• Task requirements
Everything from the line containing "if empty is" to the line containing "obj.data.transform(world)", both lines included, must be copied exactly; nothing else should be.

• Provided data

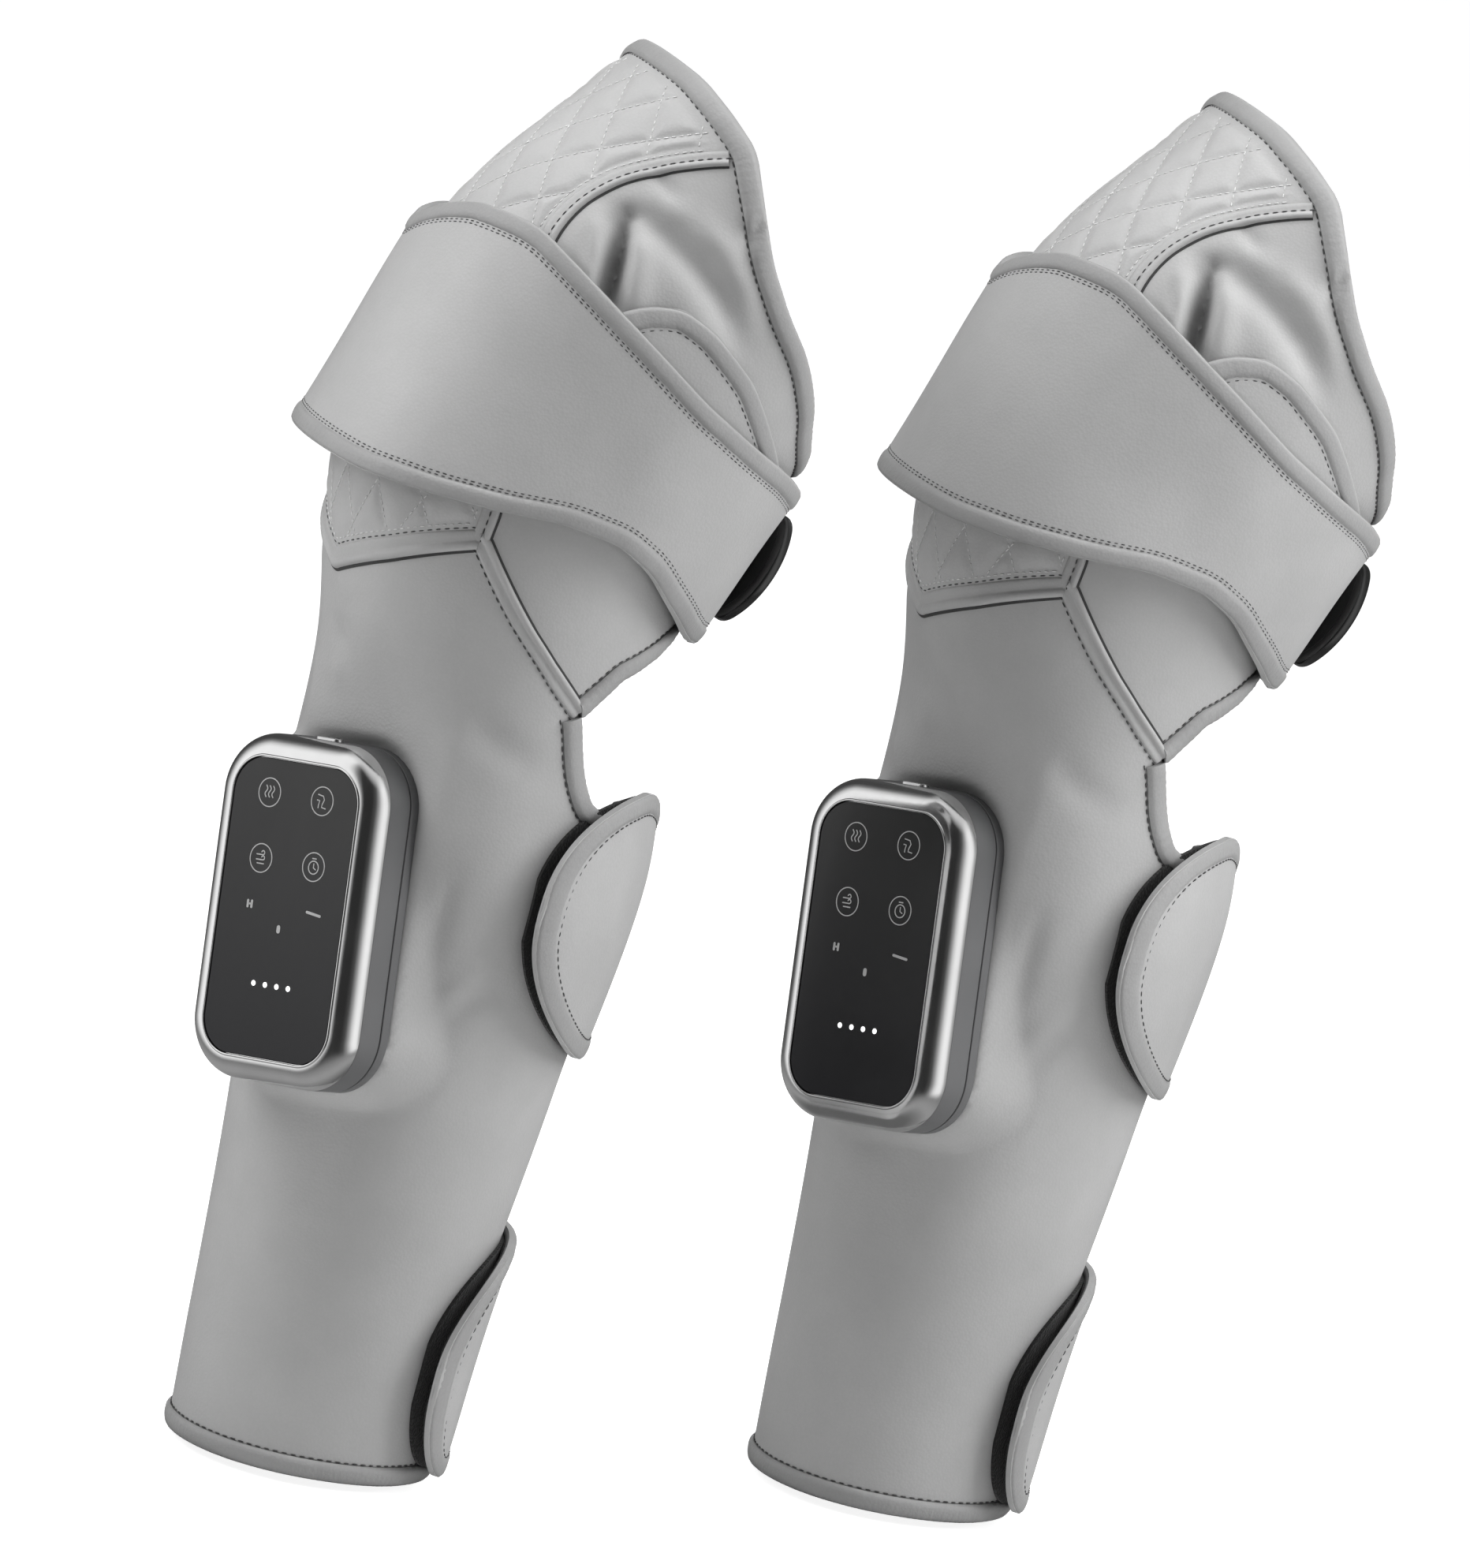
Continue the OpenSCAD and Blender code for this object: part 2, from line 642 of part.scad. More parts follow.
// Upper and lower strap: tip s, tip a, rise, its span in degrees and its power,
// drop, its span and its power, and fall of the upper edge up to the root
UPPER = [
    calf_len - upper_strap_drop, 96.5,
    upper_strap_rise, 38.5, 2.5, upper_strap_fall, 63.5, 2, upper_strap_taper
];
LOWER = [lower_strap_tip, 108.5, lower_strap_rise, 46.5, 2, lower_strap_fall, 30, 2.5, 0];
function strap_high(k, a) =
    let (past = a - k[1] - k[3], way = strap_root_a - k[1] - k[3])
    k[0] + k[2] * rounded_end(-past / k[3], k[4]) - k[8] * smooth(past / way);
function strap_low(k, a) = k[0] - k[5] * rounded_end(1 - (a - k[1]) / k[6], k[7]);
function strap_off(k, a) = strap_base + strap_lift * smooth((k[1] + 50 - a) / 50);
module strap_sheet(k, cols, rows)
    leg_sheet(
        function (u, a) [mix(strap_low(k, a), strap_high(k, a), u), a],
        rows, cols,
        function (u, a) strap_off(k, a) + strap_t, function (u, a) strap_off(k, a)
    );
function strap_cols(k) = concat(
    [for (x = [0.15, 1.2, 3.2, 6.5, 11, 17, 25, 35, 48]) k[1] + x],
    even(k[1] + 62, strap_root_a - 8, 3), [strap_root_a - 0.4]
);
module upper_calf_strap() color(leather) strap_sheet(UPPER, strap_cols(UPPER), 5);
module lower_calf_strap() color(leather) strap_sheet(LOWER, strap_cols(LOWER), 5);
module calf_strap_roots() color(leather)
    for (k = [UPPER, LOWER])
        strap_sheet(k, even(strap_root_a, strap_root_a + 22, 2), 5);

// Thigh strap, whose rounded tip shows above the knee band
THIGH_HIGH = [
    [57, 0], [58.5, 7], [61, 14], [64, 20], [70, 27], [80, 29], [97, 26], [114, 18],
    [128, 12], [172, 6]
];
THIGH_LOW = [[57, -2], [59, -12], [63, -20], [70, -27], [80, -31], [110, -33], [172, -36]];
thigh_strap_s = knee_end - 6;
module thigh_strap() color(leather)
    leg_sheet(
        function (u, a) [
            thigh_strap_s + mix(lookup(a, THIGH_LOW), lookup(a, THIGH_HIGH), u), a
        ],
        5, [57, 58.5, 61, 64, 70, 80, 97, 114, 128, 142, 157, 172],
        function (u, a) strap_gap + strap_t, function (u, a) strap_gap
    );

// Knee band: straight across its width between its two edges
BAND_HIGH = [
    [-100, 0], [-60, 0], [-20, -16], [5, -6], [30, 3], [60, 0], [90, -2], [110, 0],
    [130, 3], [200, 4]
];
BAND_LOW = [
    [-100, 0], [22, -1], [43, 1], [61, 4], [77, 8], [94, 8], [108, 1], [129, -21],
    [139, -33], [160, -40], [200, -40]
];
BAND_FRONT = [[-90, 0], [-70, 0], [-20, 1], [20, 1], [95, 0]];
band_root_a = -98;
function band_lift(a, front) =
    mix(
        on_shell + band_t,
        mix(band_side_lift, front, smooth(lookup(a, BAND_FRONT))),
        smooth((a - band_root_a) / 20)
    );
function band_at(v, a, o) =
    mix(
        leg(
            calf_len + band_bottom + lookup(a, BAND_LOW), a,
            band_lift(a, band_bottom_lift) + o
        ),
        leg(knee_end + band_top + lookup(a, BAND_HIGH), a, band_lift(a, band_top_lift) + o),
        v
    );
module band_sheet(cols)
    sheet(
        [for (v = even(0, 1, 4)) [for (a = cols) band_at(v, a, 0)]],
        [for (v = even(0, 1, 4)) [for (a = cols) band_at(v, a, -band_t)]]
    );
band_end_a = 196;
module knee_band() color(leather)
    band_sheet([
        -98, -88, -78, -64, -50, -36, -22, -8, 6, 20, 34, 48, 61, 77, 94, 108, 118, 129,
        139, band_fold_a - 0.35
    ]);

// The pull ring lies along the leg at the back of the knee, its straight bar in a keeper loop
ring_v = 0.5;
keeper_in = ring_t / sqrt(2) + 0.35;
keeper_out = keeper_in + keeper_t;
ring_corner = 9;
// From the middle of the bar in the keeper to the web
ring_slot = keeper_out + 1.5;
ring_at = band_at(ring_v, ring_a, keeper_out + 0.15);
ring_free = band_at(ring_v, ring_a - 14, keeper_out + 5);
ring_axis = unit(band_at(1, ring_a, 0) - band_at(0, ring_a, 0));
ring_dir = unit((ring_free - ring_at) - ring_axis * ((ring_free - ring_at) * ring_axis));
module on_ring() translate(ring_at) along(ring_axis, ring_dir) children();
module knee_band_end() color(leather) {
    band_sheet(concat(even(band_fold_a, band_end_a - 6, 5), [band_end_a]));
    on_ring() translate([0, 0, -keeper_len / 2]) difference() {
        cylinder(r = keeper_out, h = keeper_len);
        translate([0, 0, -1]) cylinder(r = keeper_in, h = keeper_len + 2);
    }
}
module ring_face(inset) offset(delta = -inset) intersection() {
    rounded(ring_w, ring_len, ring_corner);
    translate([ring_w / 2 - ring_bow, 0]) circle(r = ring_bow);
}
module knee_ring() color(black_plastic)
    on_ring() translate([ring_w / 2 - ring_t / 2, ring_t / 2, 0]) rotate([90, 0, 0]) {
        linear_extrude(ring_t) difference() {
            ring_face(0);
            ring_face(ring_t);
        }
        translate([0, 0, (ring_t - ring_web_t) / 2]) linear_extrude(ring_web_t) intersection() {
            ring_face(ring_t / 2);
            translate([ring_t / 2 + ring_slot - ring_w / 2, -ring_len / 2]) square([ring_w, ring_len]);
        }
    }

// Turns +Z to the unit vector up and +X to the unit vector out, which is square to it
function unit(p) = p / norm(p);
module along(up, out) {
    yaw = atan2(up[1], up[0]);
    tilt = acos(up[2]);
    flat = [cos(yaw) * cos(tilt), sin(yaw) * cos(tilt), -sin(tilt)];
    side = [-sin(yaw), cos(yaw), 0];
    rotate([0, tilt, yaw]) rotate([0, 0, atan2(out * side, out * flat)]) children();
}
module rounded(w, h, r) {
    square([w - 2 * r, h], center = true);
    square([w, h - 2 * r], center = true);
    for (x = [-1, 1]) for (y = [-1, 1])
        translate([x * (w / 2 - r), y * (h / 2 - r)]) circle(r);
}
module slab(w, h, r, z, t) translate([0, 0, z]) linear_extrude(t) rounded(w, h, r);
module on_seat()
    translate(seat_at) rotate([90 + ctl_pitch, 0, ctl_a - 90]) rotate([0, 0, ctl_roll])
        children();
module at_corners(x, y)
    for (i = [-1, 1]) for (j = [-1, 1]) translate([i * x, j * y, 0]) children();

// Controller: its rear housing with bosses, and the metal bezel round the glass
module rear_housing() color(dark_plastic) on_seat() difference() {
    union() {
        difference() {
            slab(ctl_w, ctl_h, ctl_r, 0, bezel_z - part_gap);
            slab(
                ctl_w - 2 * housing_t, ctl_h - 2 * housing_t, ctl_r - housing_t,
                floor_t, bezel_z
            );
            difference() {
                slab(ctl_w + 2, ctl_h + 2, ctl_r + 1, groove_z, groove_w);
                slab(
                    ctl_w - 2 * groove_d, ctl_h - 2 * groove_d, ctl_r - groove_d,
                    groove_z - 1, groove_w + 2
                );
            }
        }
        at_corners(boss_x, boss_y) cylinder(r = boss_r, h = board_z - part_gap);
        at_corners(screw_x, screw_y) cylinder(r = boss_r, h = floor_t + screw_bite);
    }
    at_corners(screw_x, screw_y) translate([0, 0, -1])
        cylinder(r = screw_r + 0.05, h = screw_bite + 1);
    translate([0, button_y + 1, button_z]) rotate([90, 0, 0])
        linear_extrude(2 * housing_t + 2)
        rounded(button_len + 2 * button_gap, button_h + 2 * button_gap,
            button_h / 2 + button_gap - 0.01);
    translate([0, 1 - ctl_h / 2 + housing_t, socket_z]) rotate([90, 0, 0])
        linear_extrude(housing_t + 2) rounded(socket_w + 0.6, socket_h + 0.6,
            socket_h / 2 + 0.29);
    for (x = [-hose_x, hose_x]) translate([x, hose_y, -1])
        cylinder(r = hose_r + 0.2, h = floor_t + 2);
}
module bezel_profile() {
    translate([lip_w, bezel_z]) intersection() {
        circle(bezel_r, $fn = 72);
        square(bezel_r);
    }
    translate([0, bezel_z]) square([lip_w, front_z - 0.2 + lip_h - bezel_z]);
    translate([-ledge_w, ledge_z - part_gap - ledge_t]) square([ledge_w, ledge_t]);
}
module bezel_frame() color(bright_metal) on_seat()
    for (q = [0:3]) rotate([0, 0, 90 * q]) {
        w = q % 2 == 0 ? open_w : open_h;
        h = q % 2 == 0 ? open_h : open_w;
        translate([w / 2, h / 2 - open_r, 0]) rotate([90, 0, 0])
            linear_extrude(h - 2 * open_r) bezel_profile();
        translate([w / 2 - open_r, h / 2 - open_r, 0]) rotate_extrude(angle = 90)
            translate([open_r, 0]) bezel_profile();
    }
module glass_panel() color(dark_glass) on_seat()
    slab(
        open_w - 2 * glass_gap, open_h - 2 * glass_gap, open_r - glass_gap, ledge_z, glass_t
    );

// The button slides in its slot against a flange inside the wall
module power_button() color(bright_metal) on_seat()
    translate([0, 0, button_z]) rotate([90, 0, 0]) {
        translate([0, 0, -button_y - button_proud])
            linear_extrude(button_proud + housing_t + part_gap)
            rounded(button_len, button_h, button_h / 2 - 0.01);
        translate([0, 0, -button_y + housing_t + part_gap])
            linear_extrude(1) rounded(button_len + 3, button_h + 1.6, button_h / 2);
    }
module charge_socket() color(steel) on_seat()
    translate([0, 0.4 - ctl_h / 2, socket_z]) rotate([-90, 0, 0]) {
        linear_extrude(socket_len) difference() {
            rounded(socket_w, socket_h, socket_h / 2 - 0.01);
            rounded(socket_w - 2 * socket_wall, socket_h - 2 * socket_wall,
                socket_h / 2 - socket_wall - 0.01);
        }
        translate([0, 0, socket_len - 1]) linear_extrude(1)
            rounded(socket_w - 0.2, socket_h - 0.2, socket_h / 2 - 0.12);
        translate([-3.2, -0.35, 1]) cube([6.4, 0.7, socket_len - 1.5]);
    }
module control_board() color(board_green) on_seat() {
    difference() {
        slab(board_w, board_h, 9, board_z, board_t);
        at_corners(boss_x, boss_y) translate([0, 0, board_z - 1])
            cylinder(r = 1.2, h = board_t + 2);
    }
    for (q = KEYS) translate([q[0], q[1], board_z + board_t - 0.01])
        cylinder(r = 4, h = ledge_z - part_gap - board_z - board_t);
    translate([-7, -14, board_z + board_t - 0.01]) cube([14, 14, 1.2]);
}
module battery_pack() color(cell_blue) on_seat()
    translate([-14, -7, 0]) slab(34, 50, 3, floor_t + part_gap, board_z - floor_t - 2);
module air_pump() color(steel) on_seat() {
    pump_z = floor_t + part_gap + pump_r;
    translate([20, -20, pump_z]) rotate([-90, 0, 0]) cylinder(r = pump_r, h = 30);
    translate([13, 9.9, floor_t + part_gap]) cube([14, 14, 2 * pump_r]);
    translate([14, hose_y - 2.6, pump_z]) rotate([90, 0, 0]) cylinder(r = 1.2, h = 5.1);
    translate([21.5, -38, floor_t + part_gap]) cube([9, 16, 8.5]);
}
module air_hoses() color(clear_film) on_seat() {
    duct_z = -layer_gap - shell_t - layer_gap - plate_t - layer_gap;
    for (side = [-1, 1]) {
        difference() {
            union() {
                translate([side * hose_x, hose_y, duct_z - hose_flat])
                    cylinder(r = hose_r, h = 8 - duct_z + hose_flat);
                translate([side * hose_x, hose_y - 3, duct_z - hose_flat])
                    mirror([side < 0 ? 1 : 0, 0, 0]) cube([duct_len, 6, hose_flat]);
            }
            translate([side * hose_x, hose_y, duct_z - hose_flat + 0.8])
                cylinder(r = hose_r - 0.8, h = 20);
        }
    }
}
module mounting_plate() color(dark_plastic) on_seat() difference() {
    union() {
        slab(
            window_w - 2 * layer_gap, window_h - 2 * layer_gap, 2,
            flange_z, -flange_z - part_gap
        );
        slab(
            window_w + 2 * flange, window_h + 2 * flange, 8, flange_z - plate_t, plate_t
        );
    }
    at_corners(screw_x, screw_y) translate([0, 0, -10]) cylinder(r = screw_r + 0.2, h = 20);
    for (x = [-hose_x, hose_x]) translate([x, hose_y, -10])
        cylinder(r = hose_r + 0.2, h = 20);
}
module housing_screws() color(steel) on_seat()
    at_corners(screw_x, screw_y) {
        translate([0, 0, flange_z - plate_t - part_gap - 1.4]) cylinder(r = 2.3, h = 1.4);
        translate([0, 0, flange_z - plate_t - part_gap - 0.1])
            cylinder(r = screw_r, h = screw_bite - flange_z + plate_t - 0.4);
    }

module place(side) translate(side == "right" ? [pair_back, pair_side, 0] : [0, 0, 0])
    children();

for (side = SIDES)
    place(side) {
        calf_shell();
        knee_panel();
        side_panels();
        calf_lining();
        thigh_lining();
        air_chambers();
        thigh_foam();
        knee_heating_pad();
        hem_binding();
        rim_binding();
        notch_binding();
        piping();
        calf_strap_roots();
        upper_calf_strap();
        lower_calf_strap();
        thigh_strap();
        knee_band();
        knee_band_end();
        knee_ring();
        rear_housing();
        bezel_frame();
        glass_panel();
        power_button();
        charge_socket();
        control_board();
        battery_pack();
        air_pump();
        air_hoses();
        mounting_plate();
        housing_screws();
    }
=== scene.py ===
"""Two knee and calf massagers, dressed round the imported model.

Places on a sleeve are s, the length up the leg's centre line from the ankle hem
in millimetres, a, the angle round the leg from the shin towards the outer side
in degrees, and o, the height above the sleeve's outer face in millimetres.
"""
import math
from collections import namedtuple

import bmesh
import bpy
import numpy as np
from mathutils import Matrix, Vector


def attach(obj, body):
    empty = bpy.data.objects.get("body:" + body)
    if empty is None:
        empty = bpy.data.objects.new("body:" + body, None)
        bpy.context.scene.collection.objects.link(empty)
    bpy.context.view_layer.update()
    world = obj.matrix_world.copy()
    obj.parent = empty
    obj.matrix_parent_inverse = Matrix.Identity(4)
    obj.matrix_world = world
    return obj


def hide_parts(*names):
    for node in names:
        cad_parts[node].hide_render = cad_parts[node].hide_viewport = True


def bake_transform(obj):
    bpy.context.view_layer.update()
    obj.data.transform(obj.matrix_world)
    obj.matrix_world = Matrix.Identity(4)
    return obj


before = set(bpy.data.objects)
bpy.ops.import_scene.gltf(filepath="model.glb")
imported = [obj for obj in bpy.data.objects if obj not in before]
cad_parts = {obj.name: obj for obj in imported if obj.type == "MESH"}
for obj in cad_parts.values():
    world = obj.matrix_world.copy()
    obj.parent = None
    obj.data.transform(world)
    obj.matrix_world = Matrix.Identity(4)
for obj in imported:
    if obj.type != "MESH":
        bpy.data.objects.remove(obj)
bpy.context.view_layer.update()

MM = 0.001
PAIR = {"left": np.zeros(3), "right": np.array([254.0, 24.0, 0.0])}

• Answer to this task
    if empty is None:
        empty = bpy.data.objects.new("body:" + body, None)
        bpy.context.scene.collection.objects.link(empty)
    bpy.context.view_layer.update()
    world = obj.matrix_world.copy()
    obj.parent = empty
    obj.matrix_parent_inverse = Matrix.Identity(4)
    obj.matrix_world = world
    return obj


def hide_parts(*names):
    for node in names:
        cad_parts[node].hide_render = cad_parts[node].hide_viewport = True


def bake_transform(obj):
    bpy.context.view_layer.update()
    obj.data.transform(obj.matrix_world)
    obj.matrix_world = Matrix.Identity(4)
    return obj


before = set(bpy.data.objects)
bpy.ops.import_scene.gltf(filepath="model.glb")
imported = [obj for obj in bpy.data.objects if obj not in before]
cad_parts = {obj.name: obj for obj in imported if obj.type == "MESH"}
for obj in cad_parts.values():
    world = obj.matrix_world.copy()
    obj.parent = None
    obj.data.transform(world)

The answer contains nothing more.